TASK PROMPT —
Beginning with the first line of the data below, reproduce every line unchanged, ending with the line that holds "DULLING = 0.16".

MATERIAL —
╔══

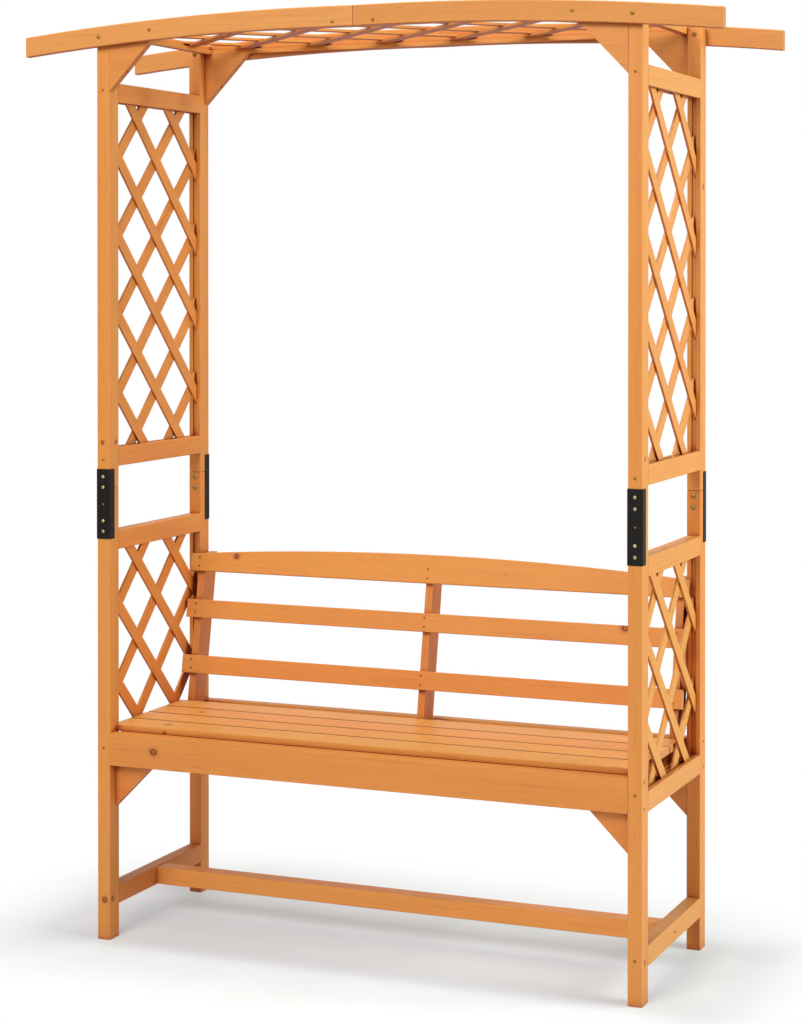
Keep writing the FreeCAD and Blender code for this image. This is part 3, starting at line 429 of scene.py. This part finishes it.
def black_coat():
    """A fine orange-peel skin, a little duller and lighter where dust clings."""
    finish = Finish("black_powder_coat")
    place = finish.step("TexCoord", output=3)
    peel = finish.noise(place, PEEL_GRAIN, 2.0, 0.5)
    dust = finish.noise(place, DUST_GRAIN, 3.0, 0.6)
    colour = finish.tint(finish.rise(dust, 0.35, 0.8, 0.0, 0.5), BLACK_COAT, DUSTY_COAT)
    finish.feed(finish.shader.inputs["Base Color"], colour)
    finish.feed(finish.shader.inputs["Roughness"], finish.rise(dust, 0.3, 0.7, 0.46, 0.60))
    finish.feed(finish.shader.inputs["Normal"], finish.step("Bump", 0.25, PEEL_RELIEF, None, peel))
    finish.shader.inputs["Specular IOR Level"].default_value = 0.14
    return finish.material


powder_coat = black_coat()
for side in ("left", "right"):
    for end in ("front", "rear"):
        dress(f"{side}_{end}_splice_bracket", powder_coat)


# Screws and bolts. Turned steel plated with zinc: pale on the bracket screws,
# golden on the lap bolts, yellow on the beam bolts and frame screws, and dark on
# the small countersunk screws. The plate is duller in places on all of them.

PATCH_GRAIN = 380.0
TURNING_GRAIN = (300, 2600, 2600)
TURNING_RELIEF = 0.0002
DULLING = 0.16


def zinc_plate(name, bright, dull, sheen):
    """Plate that is bright and dull in patches, with fine turning marks."""
    finish = Finish(name)
    place = finish.step("TexCoord", output=3)
    patch = finish.noise(place, PATCH_GRAIN, 3.0, 0.6)
    scratch = finish.noise(finish.stretch(place, TURNING_GRAIN), 1.0, 2.0, 0.5)
    colour = finish.tint(finish.rise(patch, 0.35, 0.65), bright, dull)
    roughness = finish.rise(patch, 0.3, 0.7, sheen, sheen + DULLING)
    relief = finish.step("Bump", 0.12, TURNING_RELIEF, None, scratch)
    finish.feed(finish.shader.inputs["Base Color"], colour)
    finish.feed(finish.shader.inputs["Roughness"], roughness)
    finish.feed(finish.shader.inputs["Normal"], relief)
    finish.shader.inputs["Metallic"].default_value = 1.0
    return finish.material


yellow_zinc = zinc_plate("yellow_zinc", bright=(0.34, 0.20, 0.050),
                         dull=(0.22, 0.12, 0.026), sheen=0.42)
pale_zinc = zinc_plate("pale_zinc", bright=(0.54, 0.47, 0.23),
                       dull=(0.30, 0.24, 0.10), sheen=0.40)
golden_zinc = zinc_plate("golden_zinc", bright=(0.40, 0.27, 0.10),
                         dull=(0.20, 0.11, 0.03), sheen=0.36)
dark_plate = zinc_plate("dark_screw_plate", bright=(0.36, 0.115, 0.012),
                        dull=(0.24, 0.070, 0.008), sheen=0.46)
for group in ("beam_bolts", "frame_screws"):
    dress(group, yellow_zinc)
dress("bracket_screws", pale_zinc)
dress("lap_bolts", golden_zinc)
dress("wood_screws", dark_plate)


# Aprons and bearers. Two deep boards of fir between the posts carry the seat.
# Three battens run from one to the other under the slats, tenoned into them, and
# a cleat is screwed on behind the front one.

# The aprons are stained darker, which paints the shade low on the seat.
APRON_SHADED_STAIN = (0.665, 0.230, 0.045)
apron_knots = {"front_apron": [((-0.480, -0.2325, 0.419), 0.0076, "y")]}
for end in ("front", "rear"):
    stained_board(f"{end}_apron", "x", APRON_SHADED_STAIN, apron_knots.get(f"{end}_apron", ()))
for place in ("left", "middle", "right"):
    stained_board(f"{place}_seat_bearer", "y")
stained_board("front_seat_cleat", "x")


# Seat slats. Four planed boards of fir with a narrow gap between them, the front
# one notched round the posts. Screwed from below, so nothing shows on top.

SLAT_STAIN = (0.735, 0.300, 0.062)
SLAT_WIDTH = 0.075
slat_knots = {
    1: [((-0.480, -0.164, 0.4665), 0.006, "z"), ((-0.4697, -0.202, 0.4555), 0.0034, "y")],
    3: [((-0.480, -0.005, 0.4665), 0.006, "z")],
}
# Each slat gets painted shade along the edges that lie close to the next slat.
for number in range(1, 5):
    close_sides = (1,) if number == 1 else (-1, 1)
    stained_board(f"seat_slat_{number}", "x", SLAT_STAIN, slat_knots.get(number, ()),
                  close_sides=close_sides, half_width=SLAT_WIDTH / 2)


# Back. Three leaning uprights of fir screwed to the bearers, with two straight
# rails and an arched crest rail on their fronts.

BACK_SLOPE = 0.187
LEAN = math.atan(BACK_SLOPE)
BACK_STAIN = (0.718, 0.268, 0.060)
# The flanks of the uprights get painted shade.
for place in ("left", "middle", "right"):
    stained_board(f"{place}_back_upright", "z", BACK_STAIN, lean=LEAN, shaded_flanks=True)
rail_knots = {
    "middle_back_rail": [((0.465, 0.14, 0.691), 0.008, "y")],
    "crest_rail": [((-0.480, 0.165, 0.798), 0.006, "y")],
}
for rail in ("lower_back_rail", "middle_back_rail", "crest_rail"):
    stained_board(rail, "x", BACK_STAIN, rail_knots.get(rail, ()))


# Gussets. Triangles of fir cut from a board, screwed into the corners under the
# roof and behind the aprons.

TOP_GUSSET_STAIN = (0.665, 0.250, 0.056)
# The seat gussets are stained darker, which paints the shade behind the aprons.
SEAT_GUSSET_SHADED_STAIN = (0.620, 0.200, 0.040)
stained_board("top_gussets", "x", TOP_GUSSET_STAIN)
stained_board("seat_gussets", "x", SEAT_GUSSET_SHADED_STAIN)


# Foot stretcher. One long rail of fir between the two foot rails, held by a
# screw through each of them.

STRETCHER_STAIN = (0.800, 0.300, 0.066)
stained_board("foot_stretcher", "x", STRETCHER_STAIN)


# Roof. Two arched beams of fir, each of two lengths that meet in the middle,
# bolted to the outsides of the posts; straight ledgers behind them, and end rails
# between the ledgers, hold the roof lattice.

# The left beams are stained lighter and more golden and the right beams darker, which paints light
# on the left and shade on the right.
BEAM_LIT_AND_SHADED_STAINS = {"left": (0.700, 0.292, 0.076), "right": (0.625, 0.234, 0.052)}
for end in ("front", "rear"):
    for side, stain in BEAM_LIT_AND_SHADED_STAINS.items():
        stained_board(f"{end}_{side}_beam", "x", stain)
    stained_board(f"{end}_ledger", "x")
for side in ("left", "right"):
    stained_board(f"{side}_roof_end_rail", "y")


# Floor, light and background. A wide pale studio floor that keeps the soft
# shadow of the seat and is plain white further off, in a white room with three
# soft lamps.

FLOOR_REACH = 9.0
FLOOR_PALE = (0.88, 0.86, 0.88)
FLOOR_PALER = (0.91, 0.89, 0.91)
SHADED_FLOOR = (0.94, 0.985, 1.0)
SHADE_MIDDLE = (0.06, -0.06, 0.0)
SHADE_HALF_SIZE = (0.60, 0.23, 0.0)
SHADE_REACH = 0.30
FADE_NEAR = 0.08
FADE_FAR = 0.52
NEAR_GLOW = 0.30


def studio_floor():
    """Keeps the shadow near the seat; the camera sees it fade to white further off."""
    finish = Finish("studio_floor")
    place = finish.step("TexCoord", output=3)
    mottle = finish.noise(place, 3.0, 2.0, 0.5)
    colour = finish.tint(finish.rise(mottle, 0.3, 0.7), FLOOR_PALE, FLOOR_PALER)
    finish.shader.inputs["Roughness"].default_value = 0.55
    finish.shader.inputs["Specular IOR Level"].default_value = 0.2
    from_middle = finish.step("VectorMath", place, SHADE_MIDDLE, operation="SUBTRACT")
    level = finish.stretch(from_middle, (1, 1, 0))
    sideways = finish.step("VectorMath", level, operation="ABSOLUTE")
    outside = finish.step("VectorMath", sideways, SHADE_HALF_SIZE, operation="SUBTRACT")
    outside = finish.step("VectorMath", outside, (0.0, 0.0, 0.0), operation="MAXIMUM")
    away = finish.step("VectorMath", outside, output=1, operation="LENGTH")
    # Near the seat a cooler tint is painted on the floor, against the orange light that the wood
    # throws on it.
    shade = finish.rise(away, 0.0, SHADE_REACH, 1.0, 0.0)
    colour = finish.tint(shade, colour, SHADED_FLOOR, "MULTIPLY")
    finish.feed(finish.shader.inputs["Base Color"], colour)
    by_camera = finish.step("LightPath")
    glow = finish.tree.nodes.new("ShaderNodeEmission")
    paled = finish.tree.nodes.new("ShaderNodeMixShader")
    fade = finish.rise(away, FADE_NEAR, FADE_FAR, NEAR_GLOW, 1.0)
    finish.feed(paled.inputs[0], finish.times(by_camera, fade))
    finish.feed(paled.inputs[1], finish.shader.outputs[0])
    finish.feed(paled.inputs[2], glow.outputs[0])
    finish.feed(finish.tree.nodes["Material Output"].inputs["Surface"], paled.outputs[0])
    return finish.material


floor_mesh = bpy.data.meshes.new("floor")
corner_signs = ((-1, -1), (1, -1), (1, 1), (-1, 1))
floor_corners = [(x * FLOOR_REACH, y * FLOOR_REACH, 0.0) for x, y in corner_signs]
floor_mesh.from_pydata(floor_corners, [], [(0, 1, 2, 3)])
floor = bpy.data.objects.new("floor", floor_mesh)
floor_mesh.materials.append(studio_floor())
bpy.context.scene.collection.objects.link(floor)


def soft_lamp(name, place, target, width, height, watts, colour=(1, 1, 1)):
    lamp = bpy.data.lights.new(name, "AREA")
    lamp.shape = "RECTANGLE"
    lamp.size = width
    lamp.size_y = height
    lamp.energy = watts
    lamp.color = colour
    holder = bpy.data.objects.new(name, lamp)
    holder.location = place
    holder.rotation_euler = (Vector(target) - Vector(place)).to_track_quat("-Z", "Y").to_euler()
    bpy.context.scene.collection.objects.link(holder)


soft_lamp("front_lamp", place=(-0.3, -4.9, 4.0), target=(0.0, 0.0, 0.9),
          width=2.8, height=2.2, watts=199)
soft_lamp("right_lamp", place=(4.4, 0.2, 2.2), target=(0.3, 0.0, 1.1),
          width=2.6, height=2.4, watts=164, colour=(0.82, 1.0, 0.93))
soft_lamp("top_lamp", place=(0.0, 0.0, 5.2), target=(0.0, 0.0, 0.6),
          width=0.8, height=0.7, watts=146, colour=(0.92, 1.0, 0.92))

# The camera and reflections see a white room, which lights the seat only dimly.
ROOM_LIGHT = 0.18
world = bpy.data.worlds.new("white_room")
world.use_nodes = True
bpy.context.scene.world = world
room = world.node_tree
ray = room.nodes.new("ShaderNodeLightPath")
seen = room.nodes.new("ShaderNodeMath")
seen.operation = "MAXIMUM"
room.links.new(ray.outputs["Is Camera Ray"], seen.inputs[0])
room.links.new(ray.outputs["Is Glossy Ray"], seen.inputs[1])
through = room.nodes.new("ShaderNodeMath")
through.operation = "MAXIMUM"
room.links.new(seen.outputs[0], through.inputs[0])
room.links.new(ray.outputs["Is Transmission Ray"], through.inputs[1])
strength = room.nodes.new("ShaderNodeMapRange")
strength.inputs["To Min"].default_value = ROOM_LIGHT
strength.inputs["To Max"].default_value = 1.0
room.links.new(through.outputs[0], strength.inputs["Value"])
background = room.nodes["Background"]
background.inputs["Color"].default_value = (1, 1, 1, 1)
room.links.new(strength.outputs[0], background.inputs["Strength"])

bpy.context.scene.view_settings.view_transform = "Standard"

╚══

SOLUTION TO THIS PROBLEM —
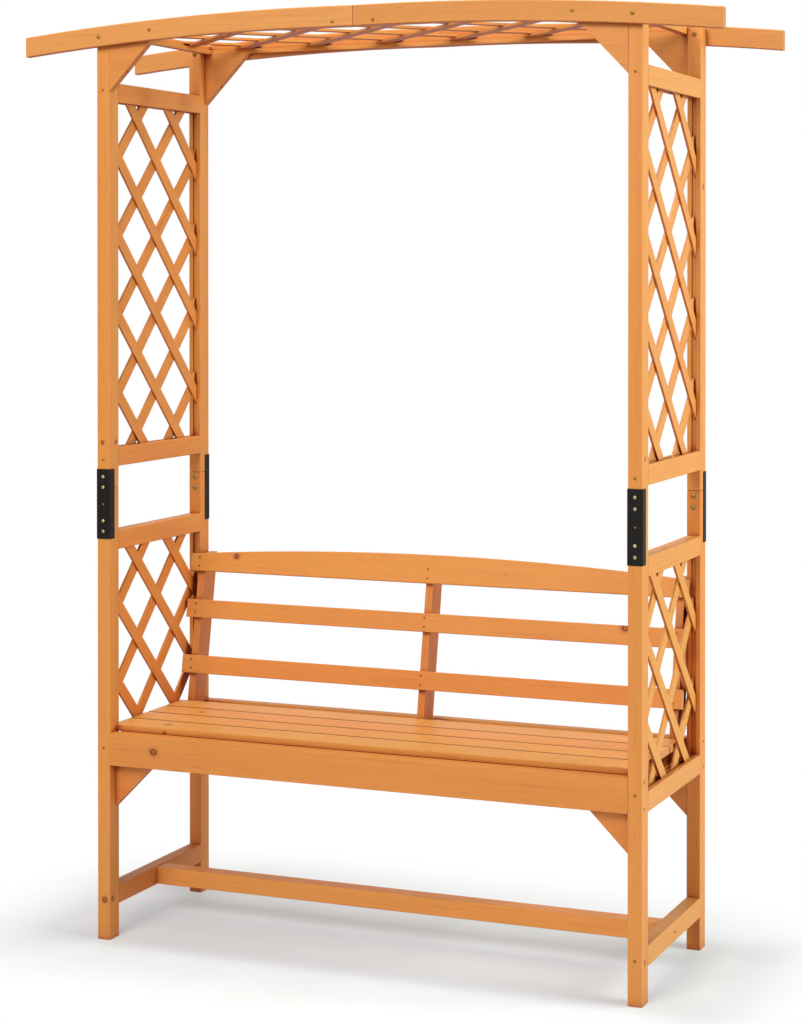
Keep writing the FreeCAD and Blender code for this image. This is part 3, starting at line 429 of scene.py. This part finishes it.
def black_coat():
    """A fine orange-peel skin, a little duller and lighter where dust clings."""
    finish = Finish("black_powder_coat")
    place = finish.step("TexCoord", output=3)
    peel = finish.noise(place, PEEL_GRAIN, 2.0, 0.5)
    dust = finish.noise(place, DUST_GRAIN, 3.0, 0.6)
    colour = finish.tint(finish.rise(dust, 0.35, 0.8, 0.0, 0.5), BLACK_COAT, DUSTY_COAT)
    finish.feed(finish.shader.inputs["Base Color"], colour)
    finish.feed(finish.shader.inputs["Roughness"], finish.rise(dust, 0.3, 0.7, 0.46, 0.60))
    finish.feed(finish.shader.inputs["Normal"], finish.step("Bump", 0.25, PEEL_RELIEF, None, peel))
    finish.shader.inputs["Specular IOR Level"].default_value = 0.14
    return finish.material


powder_coat = black_coat()
for side in ("left", "right"):
    for end in ("front", "rear"):
        dress(f"{side}_{end}_splice_bracket", powder_coat)


# Screws and bolts. Turned steel plated with zinc: pale on the bracket screws,
# golden on the lap bolts, yellow on the beam bolts and frame screws, and dark on
# the small countersunk screws. The plate is duller in places on all of them.

PATCH_GRAIN = 380.0
TURNING_GRAIN = (300, 2600, 2600)
TURNING_RELIEF = 0.0002
DULLING = 0.16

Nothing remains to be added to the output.